Casino employees are usually pleasant, professional, and well-trained individuals (after all, if you're treated with courtesy and respect, you're more likely to stay — and spend — longer).
In the pits: Serving the table players
As you explore the responsibilities of the various casino personnel, it helps to split the casino into two parts:
- The area where slot machines appear in endless rows.
- The area where you play table games, such as blackjack, craps, or roulette.
The casino arranges the tables in pits, similar to wagon trains encircled to protect against an attack. Each pit is designed to be an autonomous, fully functioning business, equipped with a variety of table games and a small community of casino personnel that is always willing to usher your dollar bills into the casino coffers.
Pit bosses are smartly attired, experienced professionals who are responsible for all the gaming operations in their assigned pits. As the name implies, pit bosses supervise floorpersons, dealers, and the gamers within their pit. Theirs is a very detail-oriented job, requiring not only intimate knowledge of all aspects of the games but also the ability to keep track of thousands of dollars flowing through their spheres of influence. In the event of a serious dispute, the pit boss is the one who steps in to settle matters.
Among other tasks, pit bosses monitor credit markers, or the amount of credit extended to you, and they dispense comps, such as free meals or shows, doled out according to an elaborate formula based on the number of hours you play and the amount of money you wager.
Winning or losing vast sums of money often ignites supercharged emotions. Another responsibility of the pit boss is to make sure those emotions don't explode into conflict. The pit boss is there to congratulate as well as to calm, to soothe as well as to strong-arm. The pit boss's job is part security staff, part supervisor, part gambling expert, and part public relations manager.
Reporting to each pit boss are several other suits known as floorpersons. The main difference from pit bosses is that floorpersons are in charge of only a couple of tables in the pit and report directly to the pit boss. They dress and act like the pit boss, and you typically can't distinguish between the two without asking. Both of them make sure that proper casino procedure is followed.

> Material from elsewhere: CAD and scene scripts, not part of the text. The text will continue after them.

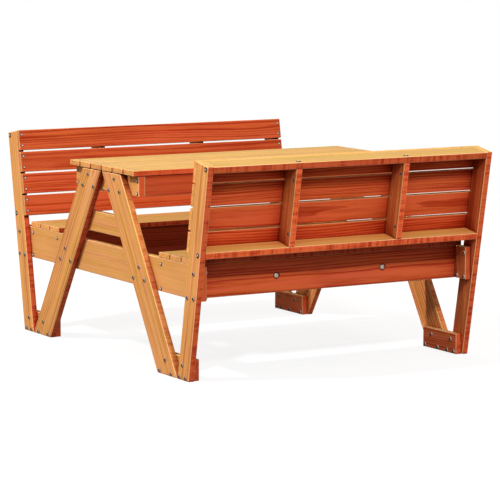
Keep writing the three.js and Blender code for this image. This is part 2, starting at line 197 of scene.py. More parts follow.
class SlatSettings(bpy.types.PropertyGroup):
    """The slats of the tabletop, the seats and the backrests."""

    table_gap: FloatProperty(
        name="Tabletop gap", description="Gap between two tabletop slats",
        unit="LENGTH", min=0, max=0.03, default=0.007, precision=4)
    seat_gap: FloatProperty(
        name="Seat gap", description="Gap between two seat slats",
        unit="LENGTH", min=0, max=0.03, default=0.0045, precision=4)
    back_gap: FloatProperty(
        name="Backrest gap", description="Gap between two backrest slats",
        unit="LENGTH", min=0, max=0.03, default=0.005, precision=4)
    thickness: FloatProperty(
        name="Thickness", description="Thickness of a slat",
        unit="LENGTH", min=0.005, max=0.03, default=0.014, precision=4)
    edge_radius: FloatProperty(
        name="Edge radius", description="Rounding of a slat's edges",
        unit="LENGTH", min=0.0003, max=0.006, default=0.0012, precision=4)


class FastenerSettings(bpy.types.PropertyGroup):
    """The bolts and screws."""

    bolt_head: FloatProperty(
        name="Bolt head radius", description="Radius of a frame bolt's domed head",
        unit="LENGTH", min=0.002, max=0.012, default=0.0055, precision=4)
    bolt_rise: FloatProperty(
        name="Bolt head height", description="How far a frame bolt's head stands out",
        unit="LENGTH", min=0.0005, max=0.008, default=0.003, precision=4)
    bolt_shank: FloatProperty(
        name="Bolt shank radius", description="Radius of a frame bolt's shank",
        unit="LENGTH", min=0.001, max=0.006, default=0.003, precision=4)
    screw_head: FloatProperty(
        name="Screw head radius", description="Radius of a screw's head",
        unit="LENGTH", min=0.002, max=0.01, default=0.004, precision=4)
    button_head: FloatProperty(
        name="Button head radius", description="Radius of the backrest frames' heads",
        unit="LENGTH", min=0.002, max=0.012, default=0.0068, precision=4)
    barrel_nut: FloatProperty(
        name="Barrel nut radius", description="Radius of the nuts in the dividers",
        unit="LENGTH", min=0.002, max=0.012, default=0.005, precision=4)
    screw_shank: FloatProperty(
        name="Screw shank radius", description="Radius of a screw under its head",
        unit="LENGTH", min=0.001, max=0.005, default=0.002, precision=4)
    steel: FloatVectorProperty(
        name="Steel", description="Colour of the plated steel",
        subtype="COLOR", size=3, min=0, max=1, default=(0.84, 0.71, 0.61))


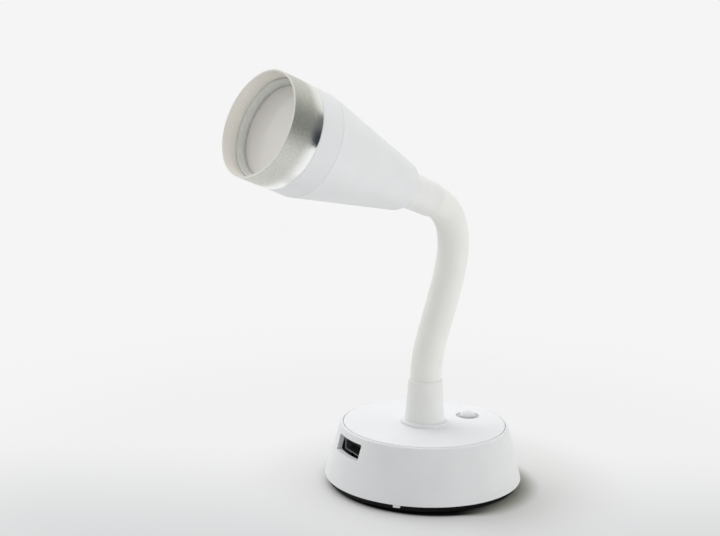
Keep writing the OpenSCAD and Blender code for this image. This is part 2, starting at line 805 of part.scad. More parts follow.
module head_shell() {
    end_c = [cone_r(cone_start + cone_end_r) - cone_end_r / cos(cone_angle), cone_start + cone_end_r];
    seat_z = led_seat_z - led_seat_t;
    spigot_top = seam_z + spigot_l;
    tail_hole_r = tail_d / 2 + fit_gap;
    color("#f1f2f4") on_head() difference() {
        rotate_extrude() polygon(concat(
            [[tail_hole_r, end_in_z]],
            [[tail_hole_r, cone_start]],
            arc(end_c, cone_end_r, -90, -cone_angle, 10),
            [
                [head_r, seam_z - seam_edge],
                [head_r - seam_edge, seam_z],
                [spigot_r, seam_z],
                [spigot_r, spigot_top],
                [spigot_in_r, spigot_top],
                [spigot_in_r, led_seat_z],
                [seat_in_r, led_seat_z],
                [seat_in_r, seat_z],
                [cone_in_r(seat_z), seat_z],
                [cone_in_r(end_in_z), end_in_z]
            ]
        ));
        // seat for the ferrule's shoulder and hole for its tail
        translate([0, 0, cone_start - over]) cylinder(d = upper_root_d + fit_gap, h = shoulder_z - cone_start + over);
        for (a = led_screw_angles)
            rotate([0, 0, a]) translate([led_screw_r, 0, seat_z - over])
                cylinder(d = led_screw_d, h = led_seat_t + 2 * over);
    }
}

module front_band() {
    nose_in_r = view_r + reflector_ease;
    stop_z = seam_z + spigot_l + joint_gap;
    color("#f4f5f6") on_head() rotate_extrude() polygon([
        [band_in_r, seam_z],
        [head_r - seam_edge, seam_z],
        [head_r, seam_z + seam_edge],
        [head_r, ring_z],
        [retainer_r, ring_z],
        [retainer_r, diffuser_z],
        [nose_in_r, diffuser_z],
        [nose_in_r, stop_z],
        [band_in_r, stop_z]
    ]);
}

module rim_ring() {
    color("#b9bdb8") on_head() rotate_extrude() polygon([
        [ring_in_r, ring_z],
        [ring_r - ring_edge, ring_z],
        [ring_r, ring_z + ring_edge],
        [ring_r, head_l - ring_edge],
        [ring_r - ring_edge, head_l],
        [ring_in_r + ring_edge, head_l],
        [ring_in_r, head_l - ring_edge]
    ]);
}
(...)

Dealers have their fingers on the pulse of the casino — figuratively and literally. Theirs is a high-pressure job with a demanding audience. Overseeing several players at a table, dealers must be confident in their gambling knowledge. They must know who wins, who loses, and how much to pay out on each hand. Many gamers mistakenly believe that dealers simply shuffle and deal cards, but dealers must also handle dice, chips, and money — accurately and quickly.
Dealers have a wide range of personalities. Some are polite and ebullient, others efficient and brusque. Although finding a compatible dealer doesn't change the cards or the size of your winnings, it can make your gaming experience more enjoyable. When you find one you like, sit down, but remember the dealer has no control over the outcome. Most dealers prefer that you win because they make their money primarily from tips.

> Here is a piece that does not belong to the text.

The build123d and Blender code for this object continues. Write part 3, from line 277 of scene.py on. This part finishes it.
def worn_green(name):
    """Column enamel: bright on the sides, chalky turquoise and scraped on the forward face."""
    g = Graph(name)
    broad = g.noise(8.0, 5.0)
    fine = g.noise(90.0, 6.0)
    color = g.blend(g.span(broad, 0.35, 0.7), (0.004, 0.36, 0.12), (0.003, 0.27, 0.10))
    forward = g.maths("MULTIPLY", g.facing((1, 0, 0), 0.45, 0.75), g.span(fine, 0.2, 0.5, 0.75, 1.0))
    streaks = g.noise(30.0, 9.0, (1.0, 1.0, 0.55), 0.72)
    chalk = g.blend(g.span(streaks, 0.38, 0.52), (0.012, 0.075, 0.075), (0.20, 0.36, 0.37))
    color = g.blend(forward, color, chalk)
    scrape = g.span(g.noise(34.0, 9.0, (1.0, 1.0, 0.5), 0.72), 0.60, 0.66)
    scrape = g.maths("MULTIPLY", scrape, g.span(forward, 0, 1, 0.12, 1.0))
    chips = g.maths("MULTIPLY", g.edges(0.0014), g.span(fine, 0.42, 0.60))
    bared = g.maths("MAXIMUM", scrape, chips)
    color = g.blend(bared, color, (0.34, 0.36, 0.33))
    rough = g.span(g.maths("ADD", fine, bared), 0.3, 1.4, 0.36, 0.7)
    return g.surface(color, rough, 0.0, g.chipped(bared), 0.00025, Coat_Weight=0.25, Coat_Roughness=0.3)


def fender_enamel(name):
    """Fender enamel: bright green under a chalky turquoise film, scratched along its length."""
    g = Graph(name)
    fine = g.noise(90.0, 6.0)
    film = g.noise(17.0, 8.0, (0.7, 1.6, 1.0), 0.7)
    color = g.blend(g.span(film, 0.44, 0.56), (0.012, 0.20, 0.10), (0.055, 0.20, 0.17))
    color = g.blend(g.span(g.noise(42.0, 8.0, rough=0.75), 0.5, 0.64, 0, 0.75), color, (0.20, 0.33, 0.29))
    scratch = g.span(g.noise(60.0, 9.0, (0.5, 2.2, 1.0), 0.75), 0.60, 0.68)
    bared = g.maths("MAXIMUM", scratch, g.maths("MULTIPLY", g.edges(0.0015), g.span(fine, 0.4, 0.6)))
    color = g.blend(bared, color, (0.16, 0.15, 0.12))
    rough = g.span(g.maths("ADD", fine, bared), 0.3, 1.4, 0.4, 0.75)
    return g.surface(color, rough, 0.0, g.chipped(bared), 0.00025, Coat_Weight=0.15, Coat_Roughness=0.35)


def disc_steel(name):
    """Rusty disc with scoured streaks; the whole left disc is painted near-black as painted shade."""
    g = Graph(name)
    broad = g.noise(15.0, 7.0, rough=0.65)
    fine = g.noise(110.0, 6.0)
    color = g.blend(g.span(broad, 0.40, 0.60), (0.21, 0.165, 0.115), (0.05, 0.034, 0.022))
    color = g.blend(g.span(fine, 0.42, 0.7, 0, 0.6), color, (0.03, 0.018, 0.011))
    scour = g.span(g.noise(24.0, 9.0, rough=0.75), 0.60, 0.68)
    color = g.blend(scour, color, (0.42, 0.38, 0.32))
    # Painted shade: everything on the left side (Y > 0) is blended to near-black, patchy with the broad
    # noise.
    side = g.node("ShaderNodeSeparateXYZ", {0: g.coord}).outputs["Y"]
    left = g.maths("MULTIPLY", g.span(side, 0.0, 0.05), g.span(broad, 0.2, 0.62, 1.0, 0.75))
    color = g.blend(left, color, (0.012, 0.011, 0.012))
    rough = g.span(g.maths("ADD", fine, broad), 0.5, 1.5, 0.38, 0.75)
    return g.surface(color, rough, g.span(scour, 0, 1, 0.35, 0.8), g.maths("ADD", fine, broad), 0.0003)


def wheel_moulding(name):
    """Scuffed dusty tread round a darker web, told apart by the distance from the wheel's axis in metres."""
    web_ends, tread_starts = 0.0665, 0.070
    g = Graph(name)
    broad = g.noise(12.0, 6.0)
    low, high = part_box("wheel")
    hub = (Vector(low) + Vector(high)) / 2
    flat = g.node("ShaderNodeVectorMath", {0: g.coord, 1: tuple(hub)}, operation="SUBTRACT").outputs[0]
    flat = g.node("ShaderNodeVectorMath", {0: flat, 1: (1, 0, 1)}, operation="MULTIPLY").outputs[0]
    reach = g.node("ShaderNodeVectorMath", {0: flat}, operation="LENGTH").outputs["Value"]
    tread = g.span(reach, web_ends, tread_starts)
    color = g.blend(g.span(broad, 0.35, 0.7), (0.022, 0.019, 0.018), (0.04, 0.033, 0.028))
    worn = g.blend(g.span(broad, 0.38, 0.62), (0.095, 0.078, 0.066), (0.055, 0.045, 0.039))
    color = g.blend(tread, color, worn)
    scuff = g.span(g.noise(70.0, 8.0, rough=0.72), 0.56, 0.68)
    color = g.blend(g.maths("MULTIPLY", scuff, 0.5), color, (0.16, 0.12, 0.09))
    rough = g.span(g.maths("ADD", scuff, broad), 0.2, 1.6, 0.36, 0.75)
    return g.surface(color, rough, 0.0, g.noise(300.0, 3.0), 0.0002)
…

Slot employees: The reel dealers
The average American casino makes nearly two-thirds of its profits from its various slot machines. Therefore, casinos are diligent when it comes to maintaining and stocking them for long-term play.

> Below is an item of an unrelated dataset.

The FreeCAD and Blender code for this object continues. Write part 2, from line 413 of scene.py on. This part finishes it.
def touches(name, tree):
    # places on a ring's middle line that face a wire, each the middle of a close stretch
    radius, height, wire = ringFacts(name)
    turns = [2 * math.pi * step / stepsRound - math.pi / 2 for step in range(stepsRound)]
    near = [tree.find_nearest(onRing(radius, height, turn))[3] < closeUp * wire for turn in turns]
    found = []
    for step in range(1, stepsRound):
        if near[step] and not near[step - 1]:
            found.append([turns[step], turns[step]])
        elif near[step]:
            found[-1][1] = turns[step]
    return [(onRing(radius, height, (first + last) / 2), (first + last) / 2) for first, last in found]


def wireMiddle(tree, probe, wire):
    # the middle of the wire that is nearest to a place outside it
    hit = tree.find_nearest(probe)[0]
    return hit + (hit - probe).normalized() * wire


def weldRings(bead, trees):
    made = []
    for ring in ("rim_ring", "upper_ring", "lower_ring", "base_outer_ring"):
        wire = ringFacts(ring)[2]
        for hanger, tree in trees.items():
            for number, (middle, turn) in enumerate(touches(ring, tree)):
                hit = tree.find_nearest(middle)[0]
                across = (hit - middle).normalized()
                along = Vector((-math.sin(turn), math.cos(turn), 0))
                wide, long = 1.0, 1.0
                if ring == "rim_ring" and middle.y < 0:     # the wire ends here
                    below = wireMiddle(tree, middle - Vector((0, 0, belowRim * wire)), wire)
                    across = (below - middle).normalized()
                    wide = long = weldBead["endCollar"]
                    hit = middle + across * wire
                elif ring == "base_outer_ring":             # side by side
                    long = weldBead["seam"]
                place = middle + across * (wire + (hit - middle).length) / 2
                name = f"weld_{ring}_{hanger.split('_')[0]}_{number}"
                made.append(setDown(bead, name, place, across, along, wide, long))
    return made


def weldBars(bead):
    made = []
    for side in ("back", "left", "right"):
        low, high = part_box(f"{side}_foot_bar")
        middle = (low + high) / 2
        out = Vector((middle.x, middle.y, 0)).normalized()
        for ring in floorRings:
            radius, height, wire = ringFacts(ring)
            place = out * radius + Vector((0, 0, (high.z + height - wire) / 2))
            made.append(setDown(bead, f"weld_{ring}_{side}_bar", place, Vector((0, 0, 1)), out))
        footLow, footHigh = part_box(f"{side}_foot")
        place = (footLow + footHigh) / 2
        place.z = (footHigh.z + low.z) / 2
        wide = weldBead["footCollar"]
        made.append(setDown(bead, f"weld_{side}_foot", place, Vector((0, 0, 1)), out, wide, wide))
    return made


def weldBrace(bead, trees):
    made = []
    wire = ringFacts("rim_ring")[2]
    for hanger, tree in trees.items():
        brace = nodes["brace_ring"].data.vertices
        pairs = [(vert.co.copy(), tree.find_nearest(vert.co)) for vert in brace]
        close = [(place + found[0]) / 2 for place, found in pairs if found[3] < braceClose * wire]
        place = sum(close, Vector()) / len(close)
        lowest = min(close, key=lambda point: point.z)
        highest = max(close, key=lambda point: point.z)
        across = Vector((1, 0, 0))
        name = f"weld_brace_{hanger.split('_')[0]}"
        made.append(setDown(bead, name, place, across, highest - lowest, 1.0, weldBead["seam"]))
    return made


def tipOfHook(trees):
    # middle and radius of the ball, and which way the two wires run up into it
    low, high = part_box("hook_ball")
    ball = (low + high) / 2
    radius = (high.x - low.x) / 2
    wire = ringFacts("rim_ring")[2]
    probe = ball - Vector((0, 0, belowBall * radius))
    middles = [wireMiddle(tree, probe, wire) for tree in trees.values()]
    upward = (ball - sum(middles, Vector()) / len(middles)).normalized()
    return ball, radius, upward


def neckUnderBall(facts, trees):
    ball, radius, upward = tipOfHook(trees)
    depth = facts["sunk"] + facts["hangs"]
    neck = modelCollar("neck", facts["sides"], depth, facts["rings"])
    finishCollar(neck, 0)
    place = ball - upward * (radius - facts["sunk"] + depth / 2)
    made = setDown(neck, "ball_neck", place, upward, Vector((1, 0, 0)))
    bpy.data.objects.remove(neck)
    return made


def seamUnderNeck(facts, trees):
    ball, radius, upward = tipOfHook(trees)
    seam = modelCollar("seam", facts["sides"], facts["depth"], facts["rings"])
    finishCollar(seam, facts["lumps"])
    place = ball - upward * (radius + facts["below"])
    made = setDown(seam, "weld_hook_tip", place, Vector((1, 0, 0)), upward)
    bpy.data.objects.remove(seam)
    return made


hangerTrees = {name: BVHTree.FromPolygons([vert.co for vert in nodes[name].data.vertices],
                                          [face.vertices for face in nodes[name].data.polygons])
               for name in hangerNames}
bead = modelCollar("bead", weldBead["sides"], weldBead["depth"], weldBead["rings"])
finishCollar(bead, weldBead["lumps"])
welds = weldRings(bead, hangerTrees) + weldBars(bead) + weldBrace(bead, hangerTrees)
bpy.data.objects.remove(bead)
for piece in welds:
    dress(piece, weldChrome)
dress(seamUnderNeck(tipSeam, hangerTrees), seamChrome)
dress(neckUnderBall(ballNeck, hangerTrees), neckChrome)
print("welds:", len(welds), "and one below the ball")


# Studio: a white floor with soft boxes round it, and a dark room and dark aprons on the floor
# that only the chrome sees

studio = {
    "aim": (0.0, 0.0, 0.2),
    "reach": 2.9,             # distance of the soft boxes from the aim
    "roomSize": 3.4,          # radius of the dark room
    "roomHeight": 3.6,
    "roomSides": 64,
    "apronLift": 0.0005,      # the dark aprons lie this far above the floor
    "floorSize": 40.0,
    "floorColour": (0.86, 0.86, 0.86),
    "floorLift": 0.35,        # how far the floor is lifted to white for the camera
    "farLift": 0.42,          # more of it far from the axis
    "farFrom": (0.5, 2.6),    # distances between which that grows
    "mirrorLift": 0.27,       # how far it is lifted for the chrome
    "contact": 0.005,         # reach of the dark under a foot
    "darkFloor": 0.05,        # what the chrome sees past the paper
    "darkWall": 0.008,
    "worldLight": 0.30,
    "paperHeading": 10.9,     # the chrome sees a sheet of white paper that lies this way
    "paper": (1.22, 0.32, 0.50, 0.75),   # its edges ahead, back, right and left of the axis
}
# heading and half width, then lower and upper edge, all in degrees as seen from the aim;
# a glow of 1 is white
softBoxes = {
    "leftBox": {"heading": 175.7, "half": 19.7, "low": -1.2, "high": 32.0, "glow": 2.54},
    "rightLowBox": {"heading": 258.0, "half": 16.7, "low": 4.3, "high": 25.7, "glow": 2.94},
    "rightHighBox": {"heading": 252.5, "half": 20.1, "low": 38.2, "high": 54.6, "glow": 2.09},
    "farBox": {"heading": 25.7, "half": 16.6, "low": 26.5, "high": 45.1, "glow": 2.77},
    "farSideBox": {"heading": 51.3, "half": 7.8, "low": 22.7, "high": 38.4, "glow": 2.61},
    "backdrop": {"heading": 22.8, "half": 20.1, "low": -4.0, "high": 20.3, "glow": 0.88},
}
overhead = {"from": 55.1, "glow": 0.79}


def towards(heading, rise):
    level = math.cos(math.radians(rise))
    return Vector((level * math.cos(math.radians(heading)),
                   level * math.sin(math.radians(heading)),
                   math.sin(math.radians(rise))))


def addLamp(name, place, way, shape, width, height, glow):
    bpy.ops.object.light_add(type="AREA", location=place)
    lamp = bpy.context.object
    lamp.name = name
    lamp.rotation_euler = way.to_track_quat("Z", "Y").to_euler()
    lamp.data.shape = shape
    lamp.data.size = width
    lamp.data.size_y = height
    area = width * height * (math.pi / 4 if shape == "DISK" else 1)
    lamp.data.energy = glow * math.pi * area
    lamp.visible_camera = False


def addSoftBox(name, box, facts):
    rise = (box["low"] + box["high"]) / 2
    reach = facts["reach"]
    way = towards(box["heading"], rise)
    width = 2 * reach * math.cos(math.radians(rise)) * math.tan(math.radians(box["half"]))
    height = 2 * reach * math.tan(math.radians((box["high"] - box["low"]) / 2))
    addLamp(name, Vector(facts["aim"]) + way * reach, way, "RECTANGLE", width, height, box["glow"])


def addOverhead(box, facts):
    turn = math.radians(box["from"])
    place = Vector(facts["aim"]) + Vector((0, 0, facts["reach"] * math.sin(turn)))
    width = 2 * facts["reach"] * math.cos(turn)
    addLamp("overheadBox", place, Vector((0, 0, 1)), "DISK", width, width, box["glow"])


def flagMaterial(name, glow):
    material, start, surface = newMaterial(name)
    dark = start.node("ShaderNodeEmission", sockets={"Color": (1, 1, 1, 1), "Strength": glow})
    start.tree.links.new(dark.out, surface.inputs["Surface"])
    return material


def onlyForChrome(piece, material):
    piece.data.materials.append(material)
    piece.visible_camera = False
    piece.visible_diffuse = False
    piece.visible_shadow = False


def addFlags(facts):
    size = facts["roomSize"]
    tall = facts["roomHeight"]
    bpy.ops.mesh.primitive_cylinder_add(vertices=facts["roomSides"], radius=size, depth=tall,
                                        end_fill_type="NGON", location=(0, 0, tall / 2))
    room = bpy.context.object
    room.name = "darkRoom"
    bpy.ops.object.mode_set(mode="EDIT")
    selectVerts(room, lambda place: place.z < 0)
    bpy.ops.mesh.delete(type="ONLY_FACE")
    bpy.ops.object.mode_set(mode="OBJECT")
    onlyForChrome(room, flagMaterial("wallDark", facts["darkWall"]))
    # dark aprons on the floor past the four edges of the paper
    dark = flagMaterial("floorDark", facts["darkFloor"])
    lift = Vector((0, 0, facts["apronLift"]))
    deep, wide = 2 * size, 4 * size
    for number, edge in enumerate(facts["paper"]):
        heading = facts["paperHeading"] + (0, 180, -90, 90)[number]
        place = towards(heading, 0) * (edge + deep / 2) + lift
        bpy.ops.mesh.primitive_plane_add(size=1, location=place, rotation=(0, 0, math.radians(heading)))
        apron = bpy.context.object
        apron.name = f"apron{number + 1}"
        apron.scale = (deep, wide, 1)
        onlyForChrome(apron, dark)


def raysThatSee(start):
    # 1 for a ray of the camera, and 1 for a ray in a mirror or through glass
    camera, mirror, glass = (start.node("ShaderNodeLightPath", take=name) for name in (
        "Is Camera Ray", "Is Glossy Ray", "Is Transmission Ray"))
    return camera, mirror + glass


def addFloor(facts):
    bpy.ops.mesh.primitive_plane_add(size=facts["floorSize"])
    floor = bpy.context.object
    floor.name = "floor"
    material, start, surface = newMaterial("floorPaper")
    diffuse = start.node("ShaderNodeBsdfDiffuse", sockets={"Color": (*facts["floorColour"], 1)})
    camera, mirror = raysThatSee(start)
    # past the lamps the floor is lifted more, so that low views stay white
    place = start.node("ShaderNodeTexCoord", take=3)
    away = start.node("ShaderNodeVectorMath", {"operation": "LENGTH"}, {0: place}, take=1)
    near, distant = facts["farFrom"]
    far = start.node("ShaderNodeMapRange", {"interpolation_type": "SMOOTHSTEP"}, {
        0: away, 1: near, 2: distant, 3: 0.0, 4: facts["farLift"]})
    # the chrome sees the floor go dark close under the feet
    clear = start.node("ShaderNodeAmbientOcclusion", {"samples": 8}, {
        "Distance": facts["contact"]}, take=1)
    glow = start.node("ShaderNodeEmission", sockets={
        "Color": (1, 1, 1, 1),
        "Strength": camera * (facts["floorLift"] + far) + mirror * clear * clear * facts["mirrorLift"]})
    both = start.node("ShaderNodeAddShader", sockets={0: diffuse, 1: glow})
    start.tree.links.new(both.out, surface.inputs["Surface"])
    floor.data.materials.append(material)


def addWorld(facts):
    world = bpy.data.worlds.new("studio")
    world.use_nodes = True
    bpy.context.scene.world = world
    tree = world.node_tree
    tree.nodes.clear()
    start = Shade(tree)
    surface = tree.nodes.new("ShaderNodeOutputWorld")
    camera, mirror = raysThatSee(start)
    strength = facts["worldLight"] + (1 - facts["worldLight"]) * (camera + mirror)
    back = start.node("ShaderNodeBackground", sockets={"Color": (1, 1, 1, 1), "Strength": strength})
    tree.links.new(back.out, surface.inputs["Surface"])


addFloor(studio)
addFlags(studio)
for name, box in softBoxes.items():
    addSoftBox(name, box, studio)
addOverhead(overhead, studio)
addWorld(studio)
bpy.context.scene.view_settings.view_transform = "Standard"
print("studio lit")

The person you're most likely to deal with if you have a problem or question about your machine is a slot attendant. Slot machine attendants are on constant vigil, ever watchful for the next jackpot or flashing light requesting service. They're usually wearing a uniform and sometimes push carts with oodles of money so they can give change to bettors in need. The attendants are the perfect people to ask if you're not sure how to play a particular machine; they know every bell, cherry, and bar like the back of their hand.
The slot supervisor rules the realm of the slot machines, managing employees and overseeing the maintenance and upkeep of the machines. The slot supervisor generally has several slot attendants as direct reports. For casual gamblers, slot supervisors normally play a part in your life only if you hit a jackpot that can't be paid out in coins.
Management: Running the tables
A host of other casino personnel contribute to the success of the house.
Modern casino hosts best resemble a successful hotel concierge: They're at your service. A typical casino host is an affable and professional employee whose mission is to serve your every need. Hosts are hands-on people who greet VIP guests at the door and pamper them throughout their stay. Depending on the size and popularity of the casino and the thickness of your wallet, a casino host may
- Arrange for greens fees at the golf course
- Get tickets to sold-out shows
If it's your first time in a casino, don't expect to have the keys to the Rain Man suite at Caesar's Palace handed to you. But even low rollers can make a relationship with the casino host profitable:
- Join the club: The casino host expects you to be a casino loyalty club member before you're offered many comps.
- Express yourself: Don't wait for the host to find you in the penny slots area; go introduce yourself to the host.
- Be loyal: Find your favorite gambling locale and stick to it. Even small-scale visits can make you a valuable customer if they're repeated regularly.
- Just ask: The players who get comps are the ones who ask the casino host. Don't be rude or demanding, just ask politely and see what benefits you qualify for.
As in other walks of life, every casino employee has to report to somebody, and those somebodies are the shift managers, who are responsible for their areas of casino expertise (such as slots or table games) during a particular shift. The only position above the shift manager is the casino manager. The only time you may ever interact with the manager is if you win enough money to buy the casino.